January 8: Thoughts in Response to Reading the New Testament
January 8, 2014

Matthew 7:1-6

Judging Others


7 “Do not judge, so that you may not be judged. 2 For with the judgment you make you will be judged, and the measure you give will be the measure you get. 3 Why do you see the speck in your neighbor’s[a] eye, but do not notice the log in your own eye? 4 Or how can you say to your neighbor,[b] ‘Let me take the speck out of your eye,’ while the log is in your own eye? 5 You hypocrite, first take the log out of your own eye, and then you will see clearly to take the speck out of your neighbor’s[c] eye.

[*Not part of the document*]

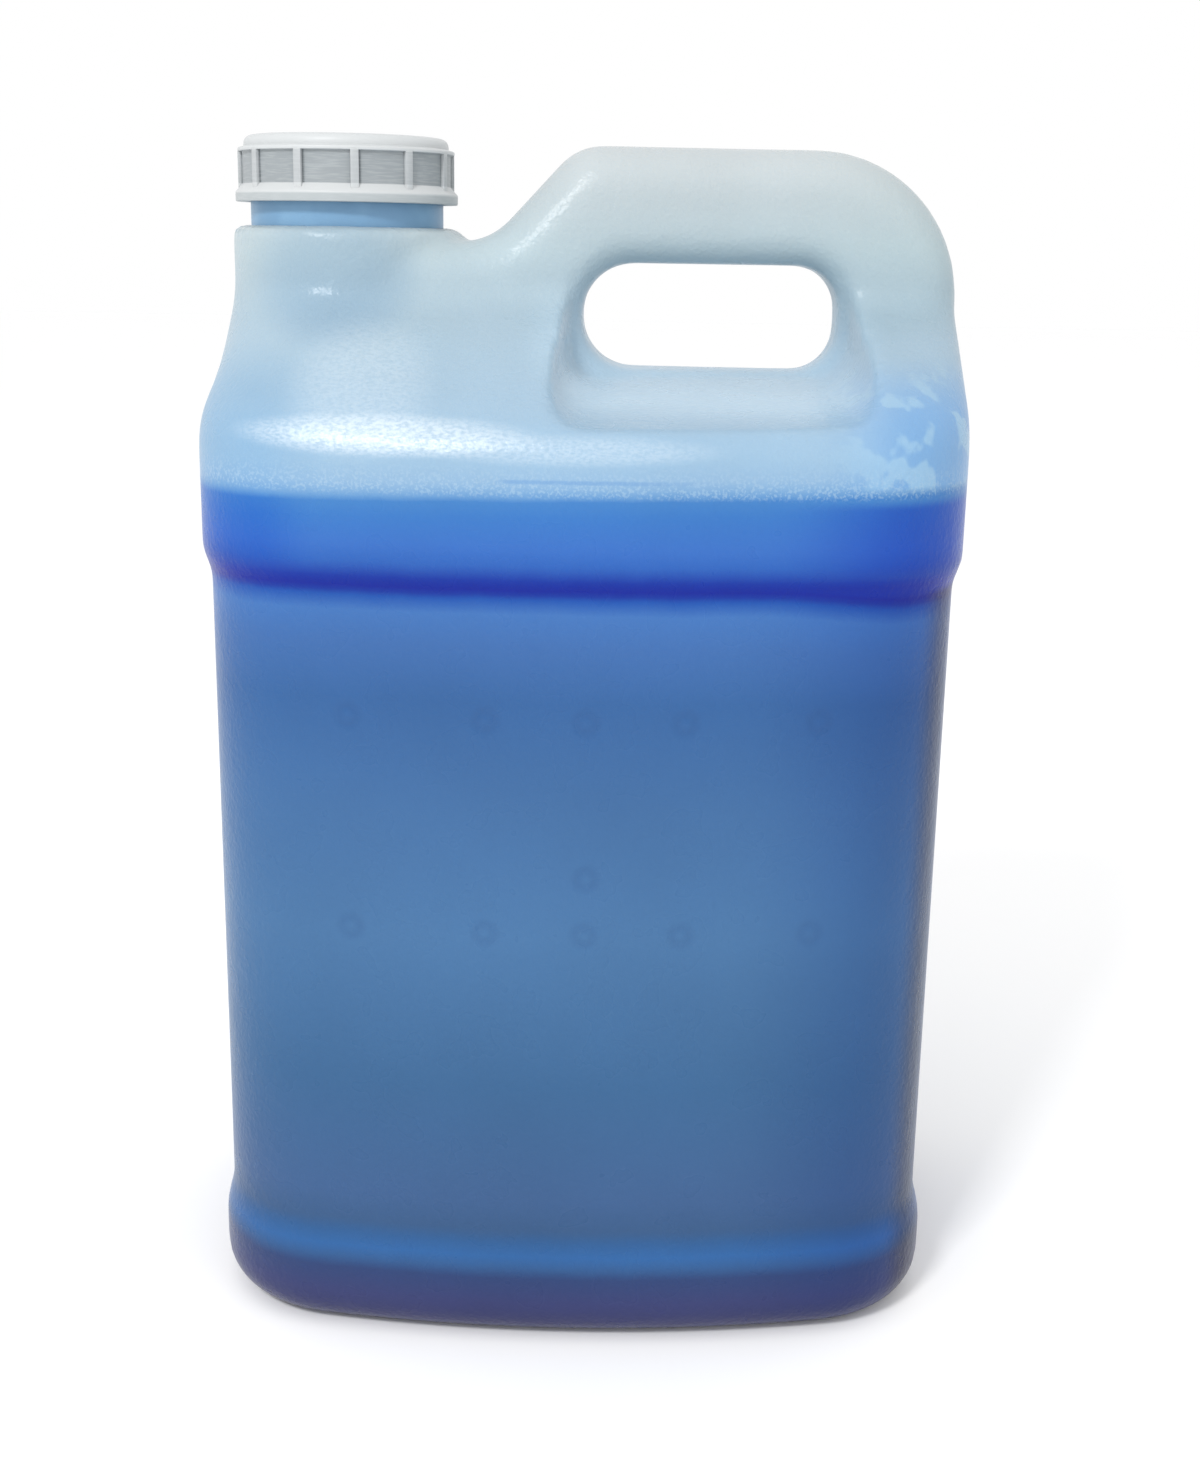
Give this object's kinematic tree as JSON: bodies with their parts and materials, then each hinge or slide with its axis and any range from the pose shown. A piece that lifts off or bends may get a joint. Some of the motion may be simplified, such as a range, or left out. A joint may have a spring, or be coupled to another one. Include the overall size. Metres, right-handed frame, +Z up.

Jesus’ words on judging others are good medicine for those of us who feel frustrated by the world around us.  This topic of judgement is one that has been on my mind a fair bit this year.  People like me who are zealous in their nature come head to head with this issue, I think. How, with our deep convictions, do we avoid the mistake of bad judgement?  Something that was helpful a couple of months ago was re-framing God's desire for myself and others in a more relative sense: To be open and obedient to God’s nudgings. That helps relax the frame of absolute behavioural and spritiual ideals, which might demand people to live in very specific ways.  Each of us it at a different place in our walk with God, and in a different life context.  Trying to be sensitive to that I think can be very helpful in avoiding the pitfall of judging others harshly.

One of my challenges, I think, is that I spend so much time alone, and so my personal context looms large and threatens to make me blind to the diversity of other people’s contexts. I find it interesting when going to another person’s home for dinner.  Sometimes while I’m there I have this sinking feeling come over me that “wow, this person’s context is different than mine”, and there is a twinge of discomfort as I relate that to the more absolute ways that I tend to view the world.

Something that has changed for me in the last year a bit is that 12 months ago I wasn’t made uncomfortable by the command to first take the plank out of one’s own eye.  This year it causes me a bit more angst.  Why I’m not quite sure.  Partly it’s that I feel a bit less close to God, and as I try and introspect what has changed, or what the “problem” is, I’m not actually sure.  One aspect of this is probably that life tends to moderate itself. We can have a mountain top experience one year, and it might pervade for a week, or a month, or a year, but over time things tend to level out again. (not to return as they were before, but also not to remain heightened at the same level forever)

Profaning the Holy

6 “Do not give what is holy to dogs; and do not throw your pearls before swine, or they will trample them under foot and turn and maul you.

This is a curious passage. A familiar one, but not one that I understand that well. I’m not sure if I’ve connected life circumstances to this with any frequency. But it has a certain urgency that get’s one’s attention. What is Jesus trying to say to us?